(Aim of the task): Pull out the lines from the line containing "base_felt();" through the line containing "imported = [obj", both lines included, and copy them exactly.
━━━━━━━━━━━━━━━━
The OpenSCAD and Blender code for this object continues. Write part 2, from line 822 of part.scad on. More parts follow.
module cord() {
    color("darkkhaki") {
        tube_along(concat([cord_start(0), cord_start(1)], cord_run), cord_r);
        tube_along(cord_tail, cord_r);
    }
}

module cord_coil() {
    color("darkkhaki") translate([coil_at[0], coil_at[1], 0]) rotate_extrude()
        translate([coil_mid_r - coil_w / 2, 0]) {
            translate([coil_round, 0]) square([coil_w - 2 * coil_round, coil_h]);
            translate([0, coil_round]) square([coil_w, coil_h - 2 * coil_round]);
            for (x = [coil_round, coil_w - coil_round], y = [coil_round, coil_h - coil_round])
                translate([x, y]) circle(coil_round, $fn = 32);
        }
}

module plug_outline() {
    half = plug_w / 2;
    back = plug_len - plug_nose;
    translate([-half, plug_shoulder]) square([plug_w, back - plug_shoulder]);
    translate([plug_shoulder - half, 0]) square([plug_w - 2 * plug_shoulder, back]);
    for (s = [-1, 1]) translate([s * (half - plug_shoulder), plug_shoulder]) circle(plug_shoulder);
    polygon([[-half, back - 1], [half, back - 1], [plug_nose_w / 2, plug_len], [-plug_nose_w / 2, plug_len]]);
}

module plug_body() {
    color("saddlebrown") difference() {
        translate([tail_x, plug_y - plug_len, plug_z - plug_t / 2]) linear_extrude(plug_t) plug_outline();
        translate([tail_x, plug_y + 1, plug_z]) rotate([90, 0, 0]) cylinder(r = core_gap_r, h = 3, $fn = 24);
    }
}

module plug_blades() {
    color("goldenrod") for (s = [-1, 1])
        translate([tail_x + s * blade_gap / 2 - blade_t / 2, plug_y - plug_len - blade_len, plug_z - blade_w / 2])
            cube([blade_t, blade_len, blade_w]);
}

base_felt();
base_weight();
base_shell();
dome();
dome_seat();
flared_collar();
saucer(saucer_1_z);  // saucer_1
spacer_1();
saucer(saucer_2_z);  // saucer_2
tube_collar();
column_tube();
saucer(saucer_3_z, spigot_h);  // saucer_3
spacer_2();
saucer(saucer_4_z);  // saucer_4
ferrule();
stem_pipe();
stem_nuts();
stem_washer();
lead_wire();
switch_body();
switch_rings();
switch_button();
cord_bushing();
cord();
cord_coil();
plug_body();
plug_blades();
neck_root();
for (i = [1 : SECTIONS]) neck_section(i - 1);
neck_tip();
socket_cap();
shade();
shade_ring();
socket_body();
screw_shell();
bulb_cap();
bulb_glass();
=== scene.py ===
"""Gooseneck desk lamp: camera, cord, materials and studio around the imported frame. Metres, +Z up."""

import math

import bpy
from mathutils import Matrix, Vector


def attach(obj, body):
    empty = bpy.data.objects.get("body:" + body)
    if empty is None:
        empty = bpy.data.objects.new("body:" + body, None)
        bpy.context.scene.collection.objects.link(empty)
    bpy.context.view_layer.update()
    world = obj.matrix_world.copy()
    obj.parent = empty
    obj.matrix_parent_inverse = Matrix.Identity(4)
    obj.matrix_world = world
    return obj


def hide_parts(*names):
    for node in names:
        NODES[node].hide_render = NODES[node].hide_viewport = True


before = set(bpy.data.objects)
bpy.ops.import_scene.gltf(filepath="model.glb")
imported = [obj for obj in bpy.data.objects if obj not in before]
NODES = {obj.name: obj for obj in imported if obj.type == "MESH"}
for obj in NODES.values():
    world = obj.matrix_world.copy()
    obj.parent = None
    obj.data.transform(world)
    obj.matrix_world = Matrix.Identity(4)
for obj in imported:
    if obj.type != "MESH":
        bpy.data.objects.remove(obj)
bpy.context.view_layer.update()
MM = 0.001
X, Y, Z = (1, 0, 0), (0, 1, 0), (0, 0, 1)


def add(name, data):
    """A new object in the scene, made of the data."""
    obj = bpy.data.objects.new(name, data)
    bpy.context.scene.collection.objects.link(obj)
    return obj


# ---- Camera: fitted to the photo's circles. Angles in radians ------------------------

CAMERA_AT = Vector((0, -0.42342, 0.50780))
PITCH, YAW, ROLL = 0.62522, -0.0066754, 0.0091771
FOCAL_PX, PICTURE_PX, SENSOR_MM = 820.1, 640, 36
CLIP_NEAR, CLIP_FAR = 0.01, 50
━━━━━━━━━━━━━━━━
(Completed exercise):
base_felt();
base_weight();
base_shell();
dome();
dome_seat();
flared_collar();
saucer(saucer_1_z);  // saucer_1
spacer_1();
saucer(saucer_2_z);  // saucer_2
tube_collar();
column_tube();
saucer(saucer_3_z, spigot_h);  // saucer_3
spacer_2();
saucer(saucer_4_z);  // saucer_4
ferrule();
stem_pipe();
stem_nuts();
stem_washer();
lead_wire();
switch_body();
switch_rings();
switch_button();
cord_bushing();
cord();
cord_coil();
plug_body();
plug_blades();
neck_root();
for (i = [1 : SECTIONS]) neck_section(i - 1);
neck_tip();
socket_cap();
shade();
shade_ring();
socket_body();
screw_shell();
bulb_cap();
bulb_glass();
=== scene.py ===
"""Gooseneck desk lamp: camera, cord, materials and studio around the imported frame. Metres, +Z up."""

import math

import bpy
from mathutils import Matrix, Vector


def attach(obj, body):
    empty = bpy.data.objects.get("body:" + body)
    if empty is None:
        empty = bpy.data.objects.new("body:" + body, None)
        bpy.context.scene.collection.objects.link(empty)
    bpy.context.view_layer.update()
    world = obj.matrix_world.copy()
    obj.parent = empty
    obj.matrix_parent_inverse = Matrix.Identity(4)
    obj.matrix_world = world
    return obj


def hide_parts(*names):
    for node in names:
        NODES[node].hide_render = NODES[node].hide_viewport = True


before = set(bpy.data.objects)
bpy.ops.import_scene.gltf(filepath="model.glb")
imported = [obj for obj in bpy.data.objects if obj not in before]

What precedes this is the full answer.